One of the most important things that the Pakistan Cricket Board really needs to consider over the remaining four games in the one-day series with India is to restore the boundaries to a healthy distance. At the Arbab Niaz Stadium in Peshawar on Monday, the boundary could not have been more than 65 yards, 70 at best, away from the wicket.

The distance of the boundaries was a big reason for the high scores in that game. Quite a few hits that went to the boundary could have been saved had the match been played with at least 75 yards. As many as 639 runs were scored and as many as 340 of those came from boundary hits (73 fours and eight sixes).

The PCB has to ensure that the boundaries are a minimum of 75 yards. In these times when even miscued hits fly a long way over the fence, it is imperative that the bowlers are afforded some sense of security. Even if one-day cricket is nearly all about big hits and tall scores, the bowlers do need protection from being made to look more inferior.

The other important thing that the PCB needs to consider is ensuring some amount of discipline with ticket sale and regulating entry of ticket holders into this quaint stadium. It did look like there was as many people waiting to get into the ground – with what looked like genuine tickets – as there were inside, cheering the batting show.

Many security personnel, mainly from the Khyber Rifles, were present at every gate that led into the ground but they were helpless as all doors were locked. Once that was done, none could go in – or for that matter come out. It was not funny, you could not leave the stadium however badly you wanted to.

A sizable number of the media corps was also stuck outside the stadium, some smart Khyber Rifles policeman having locked the entrance to the press gallery. No amount of banging on the steel doors would draw anyone to come near the door, let alone unlock it and allow the dozen and a half media persons to get in.

After nearly an hour and half, we were able to get PCB's amiable Asad Mustafa on our phones and he tracked down his colleague Col Naushad who led us in through another gate for which the keys appeared almost magically. We waded through a packed crowd and could sense the awe on the faces of these people as we walked past.

The idea of locking up gates is never going to be a great one and if it was a football match that was played with the exit gates locked, the world football body FIFA would frown upon such a practice and blacklist the venue. Going by past record, however, the ICC would turn a blind eye to what happened in Peshawar.

It was quite a miracle that the match passed off without an incident in the stands but I can't figure out which is worse: the act of locking up the stadium doors because the security personnel cannot handle the surge of crowds or the act of looking the other way when thousands of lives can be at stake.

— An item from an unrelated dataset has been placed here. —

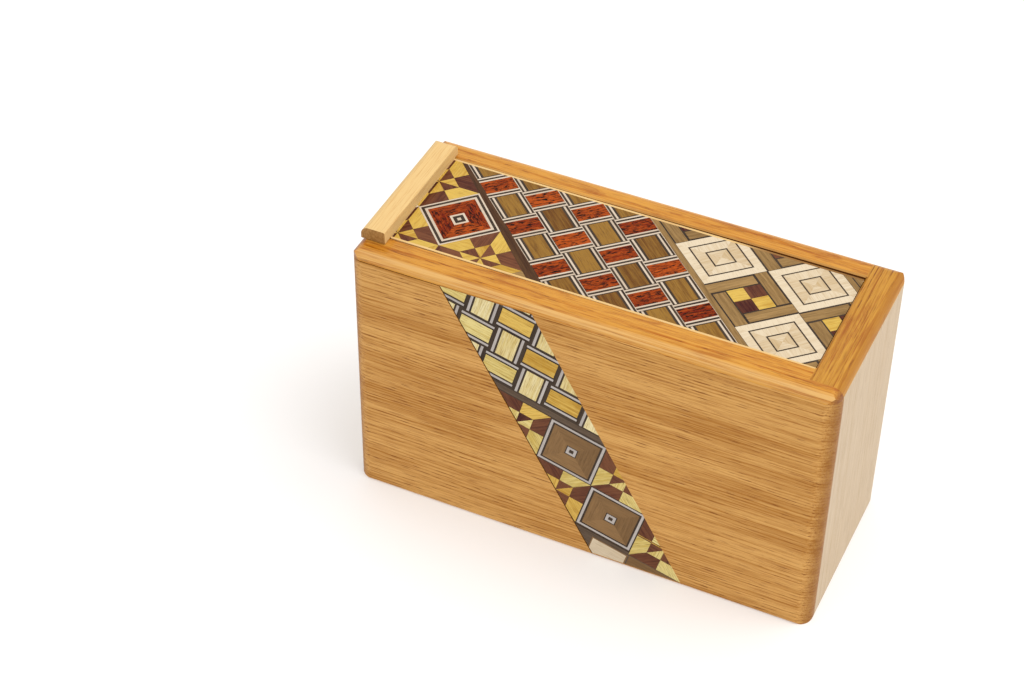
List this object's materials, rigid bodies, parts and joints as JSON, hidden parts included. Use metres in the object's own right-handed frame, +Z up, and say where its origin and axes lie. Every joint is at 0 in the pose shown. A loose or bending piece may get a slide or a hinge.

It was just as well that Pakistan batted long enough despite poor light nearly throughout its chase. Some suggested that it was done to avert crowd trouble and the more uncharitable thought that the game continued with commercial interests of the TV company and the sponsors in mind.

But someone needs to put his hands up and accept responsibility. Cricket games should not be played in stadia whose gates are locked, not just closed. Who will that be? Your guess is as good as mine.